What interviewers listen for
Whether your answers show implicit ownership, not résumé-based authority.
25. Why do you want to work on ML at Stripe specifically?
Why Stripe asks this
Stripe wants candidates who are aligned with its mission and constraints, not just chasing brand names.
How strong candidates answer
Strong answers focus on responsibility, scale, and long-term impact. Stripe ML is about enabling global commerce safely and reliably. Candidates who mention correctness, trust, and principled engineering resonate far more than those who cite trendiness or model novelty.
Example
Building ML systems that move money responsibly is a fundamentally different challenge than optimizing engagement.
What interviewers listen for
Whether your motivation reflects respect for the problem space.
Conclusion: How to Actually Ace the Stripe ML Interview
Stripe’s ML interviews in 2026 are not about brilliance in isolation.
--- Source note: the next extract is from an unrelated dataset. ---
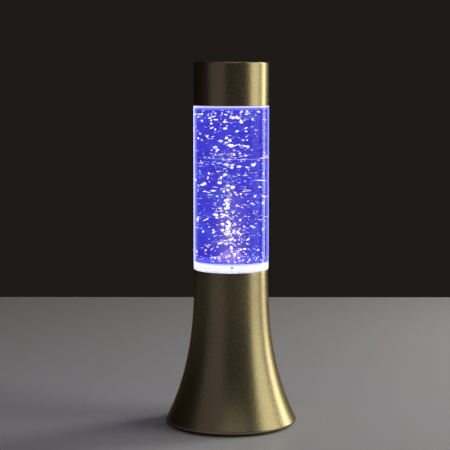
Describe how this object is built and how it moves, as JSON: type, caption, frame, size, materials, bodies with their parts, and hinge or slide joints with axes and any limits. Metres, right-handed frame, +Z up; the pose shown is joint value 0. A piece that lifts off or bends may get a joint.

They are about judgment under constraints. Stripe hires ML engineers who think carefully, communicate clearly, and take responsibility for outcomes that matter.
Across all six sections of this guide, a consistent pattern emerges:
- Stripe evaluates systems, not models
- Metrics are treated as means, not goals
- Risk, trust, and stability outweigh novelty
- Seniority is inferred from how you reason, not what you claim
Candidates who fail Stripe interviews often do so quietly. They give polished answers that miss economic tradeoffs. They optimize accuracy without discussing cost. They describe models without describing consequences.
Candidates who succeed do something different. They slow down. They clarify assumptions. They explain why decisions were made, and what they would do if those decisions proved wrong.
If you prepare with that mindset, Stripe interviews stop feeling opaque. They become structured conversations about responsibility, tradeoffs, and long-term thinking. And that is exactly how Stripe wants them to feel.